» **Exercise directions**
Output the material below in full, exactly as it is.
━━━━━ Material provided ━━━━━
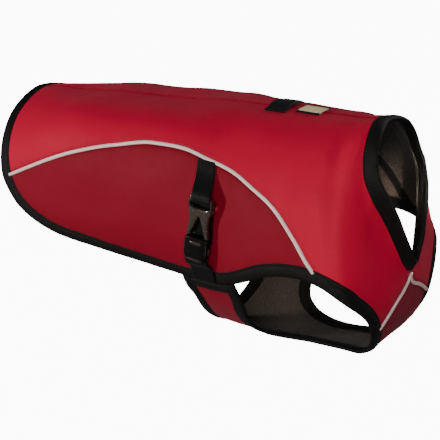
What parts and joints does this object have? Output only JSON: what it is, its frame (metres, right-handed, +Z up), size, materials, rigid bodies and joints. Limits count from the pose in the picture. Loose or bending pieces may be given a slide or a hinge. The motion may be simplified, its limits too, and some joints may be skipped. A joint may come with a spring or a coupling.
{
  "type": "dog jacket",
  "caption": "Softshell dog jacket, filled out as worn: back and side panels, reflective piping, black bindings, belly panel, and a strap with a side release buckle on each side.",
  "frame": {"origin": "on the inner face of the spine at the withers, where the wearer holds the jacket up", "axes": "+X towards the head, along the spine; +Z up; the right side of the jacket at -Y"},
  "size_m": [0.4501, 0.229, 0.2389],
  "materials": {
    "bright_cloth": "bright red softshell with a smooth, tight weave and a dark fleece back",
    "deep_cloth": "deep red softshell with a dark fleece back",
    "piping": "pale reflective tape over a thin cord",
    "binding": "matt black woven tape, folded over the edge",
    "webbing": "black ribbed webbing",
    "plastic": "glossy black moulded acetal",
    "label": "woven label in pale yellow with a black edge"
  },
  "bodies": {
    "root": {"back_panel_right": "bright_cloth", "back_panel_left": "bright_cloth", "side_panel_right": "deep_cloth", "side_panel_left": "deep_cloth", "belly_panel": "deep_cloth", "side_piping_right": "piping", "side_piping_left": "piping", "chest_piping_right": "piping", "chest_piping_left": "piping", "neck_binding": "binding", "hem_binding": "binding", "belly_rear_binding": "binding", "armhole_binding_right": "binding", "armhole_binding_left": "binding", "wing_top_binding_right": "binding", "wing_top_binding_left": "binding", "upper_webbing_right": "webbing", "upper_webbing_left": "webbing", "lower_webbing_right": "webbing", "lower_webbing_left": "webbing", "light_loop": "webbing", "buckle_male_right": "plastic", "buckle_male_left": "plastic", "buckle_female_right": "plastic", "buckle_female_left": "plastic", "label": "label"}
  },
  "joints": []
}
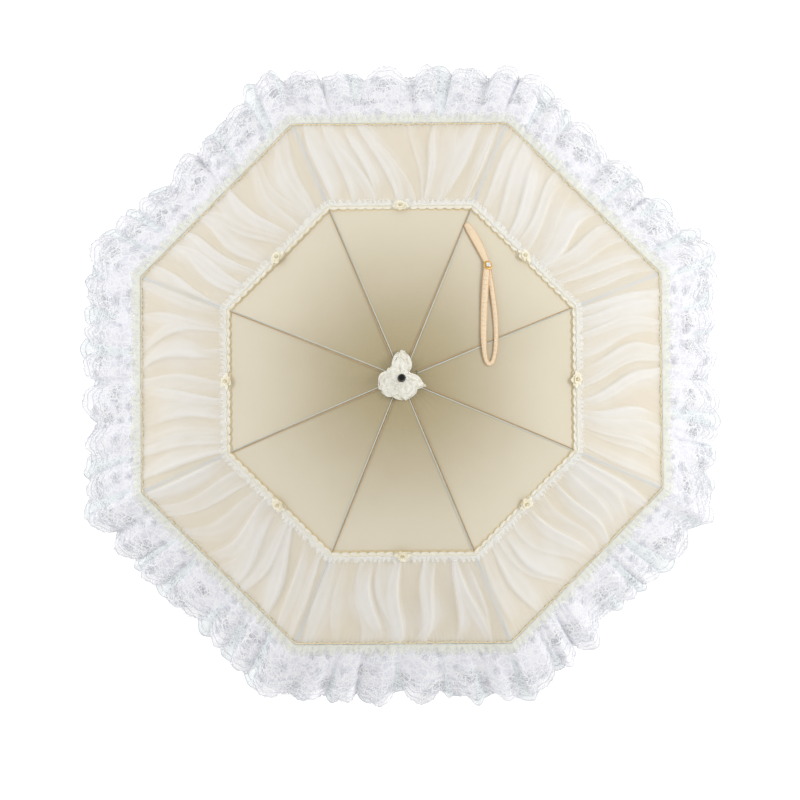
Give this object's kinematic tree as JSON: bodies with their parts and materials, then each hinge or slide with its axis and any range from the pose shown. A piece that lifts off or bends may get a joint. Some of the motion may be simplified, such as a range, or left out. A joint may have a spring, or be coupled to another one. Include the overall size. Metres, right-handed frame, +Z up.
━━━━━
» **Solution to the exercise**
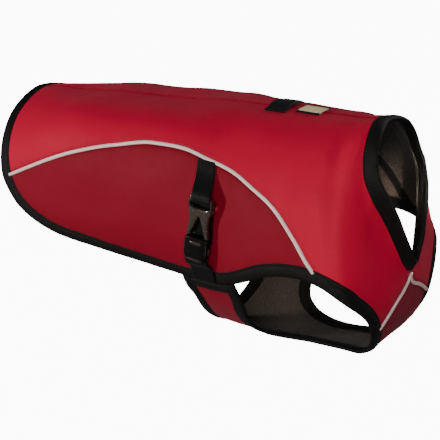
What parts and joints does this object have? Output only JSON: what it is, its frame (metres, right-handed, +Z up), size, materials, rigid bodies and joints. Limits count from the pose in the picture. Loose or bending pieces may be given a slide or a hinge. The motion may be simplified, its limits too, and some joints may be skipped. A joint may come with a spring or a coupling.
{
  "type": "dog jacket",
  "caption": "Softshell dog jacket, filled out as worn: back and side panels, reflective piping, black bindings, belly panel, and a strap with a side release buckle on each side.",
  "frame": {"origin": "on the inner face of the spine at the withers, where the wearer holds the jacket up", "axes": "+X towards the head, along the spine; +Z up; the right side of the jacket at -Y"},
  "size_m": [0.4501, 0.229, 0.2389],
  "materials": {
    "bright_cloth": "bright red softshell with a smooth, tight weave and a dark fleece back",
    "deep_cloth": "deep red softshell with a dark fleece back",
    "piping": "pale reflective tape over a thin cord",
    "binding": "matt black woven tape, folded over the edge",
    "webbing": "black ribbed webbing",
    "plastic": "glossy black moulded acetal",
    "label": "woven label in pale yellow with a black edge"
  },
  "bodies": {
    "root": {"back_panel_right": "bright_cloth", "back_panel_left": "bright_cloth", "side_panel_right": "deep_cloth", "side_panel_left": "deep_cloth", "belly_panel": "deep_cloth", "side_piping_right": "piping", "side_piping_left": "piping", "chest_piping_right": "piping", "chest_piping_left": "piping", "neck_binding": "binding", "hem_binding": "binding", "belly_rear_binding": "binding", "armhole_binding_right": "binding", "armhole_binding_left": "binding", "wing_top_binding_right": "binding", "wing_top_binding_left": "binding", "upper_webbing_right": "webbing", "upper_webbing_left": "webbing", "lower_webbing_right": "webbing", "lower_webbing_left": "webbing", "light_loop": "webbing", "buckle_male_right": "plastic", "buckle_male_left": "plastic", "buckle_female_right": "plastic", "buckle_female_left": "plastic", "label": "label"}
  },
  "joints": []
}
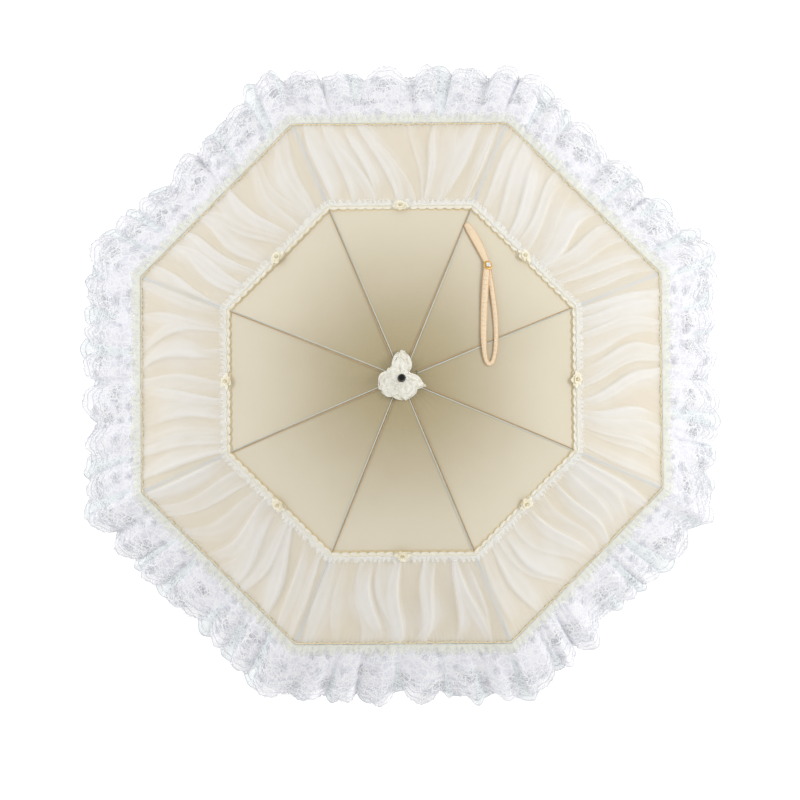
Give this object's kinematic tree as JSON: bodies with their parts and materials, then each hinge or slide with its axis and any range from the pose shown. A piece that lifts off or bends may get a joint. Some of the motion may be simplified, such as a range, or left out. A joint may have a spring, or be coupled to another one. Include the overall size. Metres, right-handed frame, +Z up.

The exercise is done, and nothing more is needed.